As vantagens dos incêndios (Miguel Tamen)
«São os cenários humanos obtidos de graça que tornam o espectáculo mais repelente. Nessas alturas o jornalista aproxima-se pé ante pé e faz perguntas que sabe antecipadamente serem de êxito garantido. É o herdeiro das mães que gostam de ver os filhos a chorar, e das crianças que arrancam as pernas às moscas.
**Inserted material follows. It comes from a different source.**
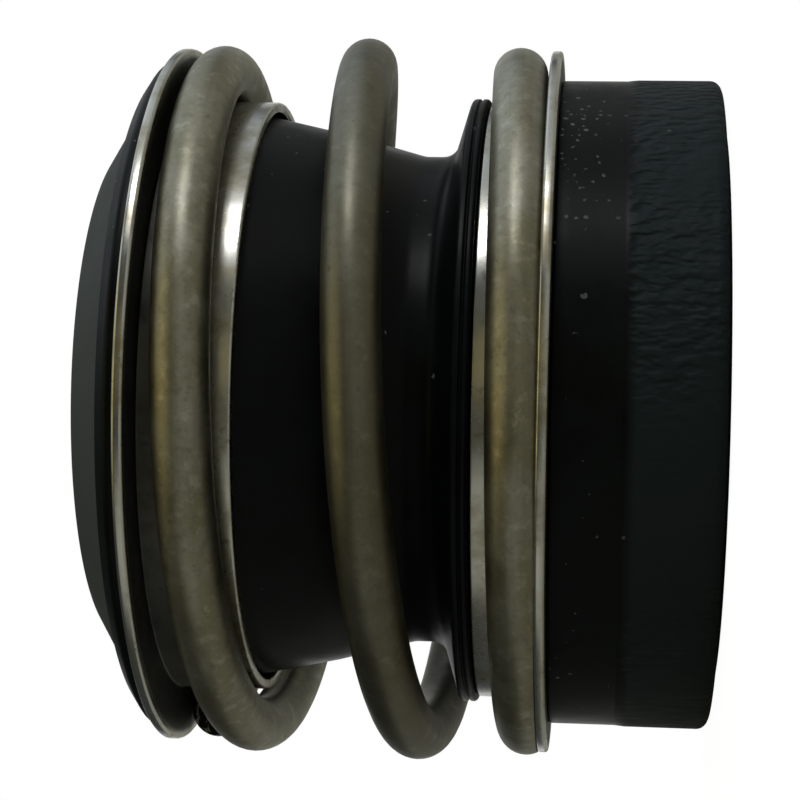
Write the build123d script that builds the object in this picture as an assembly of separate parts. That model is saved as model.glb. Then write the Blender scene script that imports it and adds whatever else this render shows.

A sua vileza maior consiste em tornar pessoas vis: em deliberadamente e com premeditação converter o mundo num repositório de figurantes em que cada pessoa paga o seu aparecimento na televisão com o espectáculo público daquilo que em circunstâncias normais lhe deveria aparecer apenas em sonhos.
Embora alguns jornalistas gostem de se mostrar entre pessoas mortas, são os barulhos e os gestos das pessoas vivas que lhes permitem ocupar o tempo de emissão com mais proveito; e são eles que mobilam com conteúdos o que de qualquer maneira os jornalistas nunca conseguiriam por si só imaginar: um cão, um filho, um tractor, uma mala de roupa. Visto o que se tem visto, os acontecimentos recentes sugerem que nem sempre será boa ideia não matar o mensageiro.»